While her designs are – unsurprisingly – gaining her attention, Barrett hasn’t always been making jewellery. Following a degree in illustration, she moved to London and started working as a prop maker; later, upon hearing that the Chapman brothers were looking for a model maker, she applied, was successful and spent four years working for the notorious art duo – an experience she describes as amazing. “[I’d be] painting little baby Nazis, putting bird shit on tiny houses and things like that,” she remembers. “They used to joke it was hell to create hell, because that’s what we were working on – ‘hellscapes’.”
Following her time with Jake and Dinos, Barrett continued making props, before veering into costume design; after repeated requests for jewellery, she decided to focus on that, before ultimately applying to Sarabande, where she has been for just over a year.

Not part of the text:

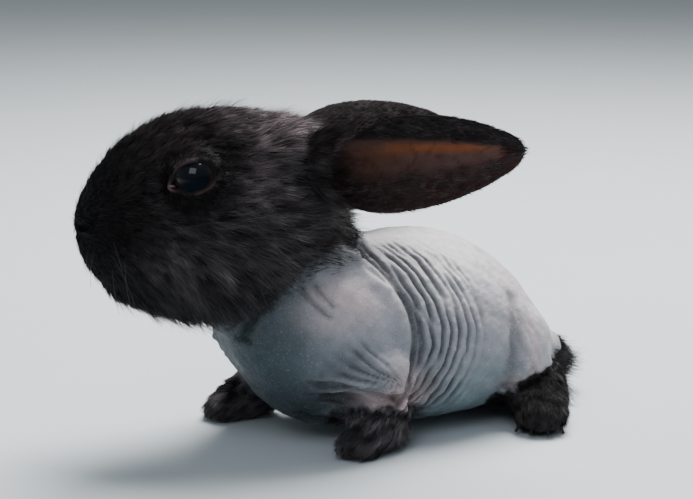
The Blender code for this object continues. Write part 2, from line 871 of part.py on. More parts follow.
def centre_over_floor(nodes):
    """Moves all so that the middle of the whole lies over the origin, and the feet on Z = 0."""
    points = np.array([v.co for thing in nodes.values() for v in thing.data.vertices])
    middle = (points.min(axis=0) + points.max(axis=0)) / 2
    shift = Matrix.Translation((-middle[0], -middle[1], -points[:, 2].min()))
    root = bpy.data.objects.new("rabbit", None)
    bpy.context.scene.collection.objects.link(root)
    for thing in nodes.values():
        place(thing, shift)
        thing.parent = root


def main():
    random.seed(SEED)
    clear_scene()
    whole = whole_body()
    skin = tree_of(whole)
    nodes = part_body(whole)
    for name, (side, reach, toe_out) in LEGS.items():
        nodes["ear_" + name] = set_ear(nodes, "ear_" + name, side)
        nodes["eye_" + name] = set_eye(nodes["head"], "eye_" + name, side)
    carve_face(nodes["head"])
    grow_coat(Coat(skin, nodes), nodes)
    paint_nodes(nodes)
    centre_over_floor(nodes)


main()
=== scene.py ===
# %% [markdown]
# A young hairless rabbit: the visual model
#
# The solids of the rabbit are loaded first, as a fixed frame. They give the places and the
# size of everything. The looks are then built around them: one skin with its folds, the lids
# and eyes, the ears, and a coat of fine blades on the head, ears, feet and tail.
# Sizes are in millimetres in the rabbit's own layout, and MM turns them into metres.

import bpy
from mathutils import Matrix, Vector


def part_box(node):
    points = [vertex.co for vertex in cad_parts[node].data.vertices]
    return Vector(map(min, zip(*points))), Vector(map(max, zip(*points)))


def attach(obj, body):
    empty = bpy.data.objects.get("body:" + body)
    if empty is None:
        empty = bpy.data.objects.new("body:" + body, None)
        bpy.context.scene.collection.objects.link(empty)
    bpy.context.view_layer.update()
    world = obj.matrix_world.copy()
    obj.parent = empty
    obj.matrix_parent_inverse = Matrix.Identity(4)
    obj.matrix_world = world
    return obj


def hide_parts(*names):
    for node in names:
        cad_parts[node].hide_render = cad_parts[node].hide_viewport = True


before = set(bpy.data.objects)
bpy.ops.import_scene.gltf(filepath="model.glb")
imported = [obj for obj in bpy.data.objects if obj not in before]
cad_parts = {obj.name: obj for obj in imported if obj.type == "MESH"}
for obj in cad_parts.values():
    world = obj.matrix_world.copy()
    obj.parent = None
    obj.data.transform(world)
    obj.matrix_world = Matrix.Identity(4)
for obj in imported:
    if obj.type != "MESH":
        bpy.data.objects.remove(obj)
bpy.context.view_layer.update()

# %% Tools and the seed
import math

import bmesh
import bpy
import numpy as np
from mathutils import Euler, Matrix, Vector
from mathutils.bvhtree import BVHTree
from mathutils.kdtree import KDTree

MM = 0.001

# %% [markdown]
# The layout was drawn with the feet near the origin, and the solids were then centred over
# the floor. The left eye is a ball whose centre is known in both, so it gives the offset
# between the two, and every size below can be written as it was drawn.

# %% The head's place and the offset
HEAD_CENTRE = np.array([-52.5, 2.0, 64.5])
HEAD_TURN = math.radians(-21)
EYE_RADIUS = 5.9
EYE_PLACE = np.array([-2.4, 14.0, 9.3])
turn_cos, turn_sin = math.cos(HEAD_TURN), math.sin(HEAD_TURN)
HEAD_AXES = np.array([[turn_cos, -turn_sin, 0], [turn_sin, turn_cos, 0], [0, 0, 1]])


def from_head(places):
    """Places in the head's own frame, moved to the rabbit's."""
    return np.asarray(places, float) @ HEAD_AXES.T + HEAD_CENTRE


def to_head(places):
    """Places in the rabbit's frame, seen from the head's own."""
    return (np.asarray(places, float) - HEAD_CENTRE) @ HEAD_AXES


def eye_middle(side):
    """The middle of an eye. side is -1 for the left one and 1 for the right one."""
    return from_head(EYE_PLACE * (1, side, 1))


eye_low, eye_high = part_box("eye_left")
OFFSET = np.array((eye_low + eye_high) / 2) / MM - eye_middle(-1)
print("offset of the layout in mm", OFFSET.round(2))


def metres(places):
    """Places in millimetres in the rabbit's layout, as metres in the frame."""
    return (np.asarray(places, float) + OFFSET) * MM


# %% [markdown]
# The camera stands low and to the left of the rabbit, about half a metre away, as a person
# crouching with a long lens would. The floor is a plain pale sheet. One broad light from above
# and behind stands for an overcast sky, and a weaker one in front fills the shadows.

# %% Camera
AZIMUTH, ELEVATION, DISTANCE = math.radians(-30), math.radians(12), 480
PIXEL = 0.27
WIDTH, HEIGHT = 693, 499
right = np.array([math.cos(AZIMUTH), math.sin(AZIMUTH), 0])
back = np.array(
    [
        math.sin(AZIMUTH) * math.cos(ELEVATION),
        -math.cos(AZIMUTH) * math.cos(ELEVATION),
        math.sin(ELEVATION),
    ]
)
up = np.cross(back, right)
# The place that the picture shows at the pixel (384, 335).
AIM, AIM_PIXEL = np.array([0, 0, 24]), (384, 335)
from_middle = right * (WIDTH / 2 - AIM_PIXEL[0]) * PIXEL + up * (AIM_PIXEL[1] - HEIGHT / 2) * PIXEL
camera = bpy.data.objects.new("camera", bpy.data.cameras.new("camera"))
bpy.context.scene.collection.objects.link(camera)
camera.data.sensor_width = 36
camera.data.lens = 36 * DISTANCE / (WIDTH * PIXEL)
camera.data.clip_start = 0.01
camera.data.clip_end = 20
camera.location = metres(AIM + from_middle + back * DISTANCE)
camera.rotation_euler = Matrix(np.array([right, up, back]).T.tolist()).to_euler()
bpy.context.scene.camera = camera
print("lens in mm", round(camera.data.lens, 1))


# %% Materials are node trees
def new_material(name, **values):
    """A material with one Principled shader, and its tree."""
    material = bpy.data.materials.new(name)
    material.use_nodes = True
    shader = material.node_tree.nodes["Principled BSDF"]
    for socket, value in values.items():
        shader.inputs[socket.replace("_", " ")].default_value = value
    return material, material.node_tree, shader


def fill(tree, made, values):
    """Sets or links sockets of a node. A node given as a value stands for its first output."""
    for socket, value in values.items():
        if isinstance(value, bpy.types.Node):
            value = value.outputs[0]
        if isinstance(value, bpy.types.NodeSocket):
            tree.links.new(value, made.inputs[socket])
        else:
            made.inputs[socket].default_value = value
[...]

Nature – as you will probably have gathered from the aforementioned feathers strewn across her desk – is a constant source of inspiration for Barrett; one that stems back to her childhood growing up in Brighton. There, Barrett cared for a veritable menagerie of animals: “I had a pet polecat, tortoises, chickens, giant African land snails and stick insects. Lots of different things,” she says. “[Nature] was always inspiring to me; it blows my mind really. How can you run out of inspiration? Like shells – you can get like millions of different types of them, it’s mind-boggling.”
Barrett also draws inspiration from the various objects she finds on the street. “I’m constantly picking up things. This year, I’ve found two sets of air pods, I’ve found a gold ring – two rings actually: a silver ring, a gold ring – I’ve found numerous bags, I’ve found drugs, I’ve found money. I just find stuff, I have scanny-eye syndrome. Mudlarking is perfect for me, I can’t stop, I do it for hours and hours.”

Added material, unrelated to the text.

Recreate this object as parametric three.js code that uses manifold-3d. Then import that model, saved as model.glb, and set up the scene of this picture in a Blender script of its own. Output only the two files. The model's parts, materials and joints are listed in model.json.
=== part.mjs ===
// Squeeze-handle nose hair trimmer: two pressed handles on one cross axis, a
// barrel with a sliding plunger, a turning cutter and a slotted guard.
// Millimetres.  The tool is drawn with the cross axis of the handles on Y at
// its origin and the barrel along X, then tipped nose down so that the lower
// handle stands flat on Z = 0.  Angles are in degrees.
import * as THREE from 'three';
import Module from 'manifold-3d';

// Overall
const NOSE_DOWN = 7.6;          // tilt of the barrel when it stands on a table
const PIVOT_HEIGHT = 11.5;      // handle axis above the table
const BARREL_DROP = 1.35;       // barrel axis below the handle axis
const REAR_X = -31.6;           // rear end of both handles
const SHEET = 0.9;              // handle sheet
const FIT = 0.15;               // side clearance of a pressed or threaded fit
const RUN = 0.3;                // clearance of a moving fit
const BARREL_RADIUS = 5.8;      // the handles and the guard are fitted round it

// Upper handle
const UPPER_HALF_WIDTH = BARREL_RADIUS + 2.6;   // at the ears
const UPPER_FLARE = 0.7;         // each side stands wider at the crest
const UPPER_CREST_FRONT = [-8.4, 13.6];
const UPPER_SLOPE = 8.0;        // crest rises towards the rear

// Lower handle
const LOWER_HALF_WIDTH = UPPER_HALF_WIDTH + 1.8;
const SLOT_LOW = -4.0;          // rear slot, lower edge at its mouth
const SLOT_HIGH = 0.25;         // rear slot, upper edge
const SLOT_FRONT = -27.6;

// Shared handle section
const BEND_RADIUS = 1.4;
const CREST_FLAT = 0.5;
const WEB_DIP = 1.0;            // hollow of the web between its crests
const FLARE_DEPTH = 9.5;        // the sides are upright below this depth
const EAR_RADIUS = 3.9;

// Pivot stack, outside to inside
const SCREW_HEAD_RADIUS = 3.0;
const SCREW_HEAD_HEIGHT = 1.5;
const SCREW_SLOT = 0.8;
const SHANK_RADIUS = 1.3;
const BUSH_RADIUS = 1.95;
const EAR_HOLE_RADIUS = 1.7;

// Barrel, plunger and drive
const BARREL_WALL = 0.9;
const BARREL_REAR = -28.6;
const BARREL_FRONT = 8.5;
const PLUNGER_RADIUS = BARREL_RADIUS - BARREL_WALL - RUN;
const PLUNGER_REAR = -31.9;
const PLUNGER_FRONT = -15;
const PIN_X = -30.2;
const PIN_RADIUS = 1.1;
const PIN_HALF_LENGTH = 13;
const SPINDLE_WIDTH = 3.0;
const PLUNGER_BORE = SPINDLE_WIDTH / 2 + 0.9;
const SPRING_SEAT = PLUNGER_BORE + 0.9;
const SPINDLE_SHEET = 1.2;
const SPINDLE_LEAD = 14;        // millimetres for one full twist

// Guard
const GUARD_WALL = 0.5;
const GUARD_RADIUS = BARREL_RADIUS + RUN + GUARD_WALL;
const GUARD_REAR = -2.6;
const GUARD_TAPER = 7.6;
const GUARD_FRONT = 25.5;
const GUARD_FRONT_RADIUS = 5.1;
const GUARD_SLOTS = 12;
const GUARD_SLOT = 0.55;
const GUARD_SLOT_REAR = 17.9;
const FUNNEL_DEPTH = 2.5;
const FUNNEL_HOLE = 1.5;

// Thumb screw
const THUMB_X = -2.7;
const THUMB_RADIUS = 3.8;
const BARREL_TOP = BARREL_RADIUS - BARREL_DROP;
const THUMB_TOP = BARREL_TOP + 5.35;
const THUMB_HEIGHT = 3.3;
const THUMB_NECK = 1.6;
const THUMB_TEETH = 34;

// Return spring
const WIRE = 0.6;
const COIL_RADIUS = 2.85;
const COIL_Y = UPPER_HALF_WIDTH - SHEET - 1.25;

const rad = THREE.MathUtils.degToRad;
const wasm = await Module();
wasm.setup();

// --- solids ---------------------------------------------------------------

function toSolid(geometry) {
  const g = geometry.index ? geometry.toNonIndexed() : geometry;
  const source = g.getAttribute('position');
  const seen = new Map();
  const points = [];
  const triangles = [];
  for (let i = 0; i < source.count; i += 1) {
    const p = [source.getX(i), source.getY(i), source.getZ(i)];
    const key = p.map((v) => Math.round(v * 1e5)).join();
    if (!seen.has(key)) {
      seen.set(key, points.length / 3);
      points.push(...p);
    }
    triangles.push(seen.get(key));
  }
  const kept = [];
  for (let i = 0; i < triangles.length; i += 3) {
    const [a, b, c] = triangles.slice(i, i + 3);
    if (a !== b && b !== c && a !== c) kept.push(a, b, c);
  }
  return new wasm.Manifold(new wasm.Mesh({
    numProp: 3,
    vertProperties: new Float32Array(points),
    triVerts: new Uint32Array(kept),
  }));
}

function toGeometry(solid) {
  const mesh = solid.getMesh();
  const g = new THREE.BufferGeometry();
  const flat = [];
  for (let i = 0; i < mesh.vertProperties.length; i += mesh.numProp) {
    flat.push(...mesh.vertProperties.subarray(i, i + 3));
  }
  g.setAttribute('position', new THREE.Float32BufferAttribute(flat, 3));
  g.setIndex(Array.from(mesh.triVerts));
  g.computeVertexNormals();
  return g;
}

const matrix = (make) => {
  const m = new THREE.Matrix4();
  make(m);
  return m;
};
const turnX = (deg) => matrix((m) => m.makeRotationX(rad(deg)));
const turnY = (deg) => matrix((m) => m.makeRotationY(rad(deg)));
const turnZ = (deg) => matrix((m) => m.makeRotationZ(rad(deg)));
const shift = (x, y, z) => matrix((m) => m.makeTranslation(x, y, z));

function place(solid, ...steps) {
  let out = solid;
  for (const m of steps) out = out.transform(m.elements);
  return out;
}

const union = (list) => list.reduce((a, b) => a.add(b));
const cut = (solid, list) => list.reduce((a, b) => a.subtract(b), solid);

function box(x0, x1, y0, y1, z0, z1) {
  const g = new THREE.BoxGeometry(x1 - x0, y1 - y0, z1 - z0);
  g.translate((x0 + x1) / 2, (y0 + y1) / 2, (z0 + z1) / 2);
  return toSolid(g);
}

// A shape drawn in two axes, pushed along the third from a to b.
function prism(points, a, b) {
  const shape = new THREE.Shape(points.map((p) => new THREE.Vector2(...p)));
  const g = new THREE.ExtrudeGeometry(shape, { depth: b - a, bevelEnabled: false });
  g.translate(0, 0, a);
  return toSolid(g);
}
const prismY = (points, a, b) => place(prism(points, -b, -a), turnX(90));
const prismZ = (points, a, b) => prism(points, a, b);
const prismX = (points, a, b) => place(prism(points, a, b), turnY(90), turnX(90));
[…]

Her designs reflect these inspirations: head to her online shop and you’ll find earrings and pendants made from flowers and cigarette butts dipped in resin or else set with clay pipes; silver pieces cast from pull-rings, bottle caps and dice.
The astute among you may see something of Judy Blame – and of the Buffalo collective more generally – in Barrett’s work and process; like Barrett, Blame would scour the streets for objects to incorporate into his designs; like Barrett, he was a fervent mudlarker; like Barrett, he had the ability to turn trash into treasure, people’s waste into precious jewels; and, like Barrett, he was able to take disparate elements, and ‘collage’ them together into a coherent and compelling visual vocabulary. For whether Barrett is working with bird feathers or bottle caps, her finished products all belong to the same family.
“It’s a really massive compliment [to be compared to him],” she says. “He’s such an inspiration... When I think of true styling, making your own pieces is really authentic and that’s what I really respect. I don’t really care if you’re a massive stylist and you can pull all the jewellery from Louis Vuitton and Chanel – Judy made things look chic and amazing out of anything he could get his hands on. If you can transform it into something it’s going to literally strut out in and has that refined quality to it then that’s kind of magic. I really respect him.”
Barrett and I actually met at an event in aid of Trust Judy Blame, and several people who were close to him commented on how much he would have loved Barrett’s work. In fact Blame’s best friend, Dave Baby, was there wearing a silver and cowry brooch made for him by Barrett.
As our conversation draws to a close, Barrett shows me some of her recent designs – a ring set with a cultured pearl, an amazing brooch set with shells and a very satisfying cast silver pull-ring. I love them and very much doubt that I’m alone.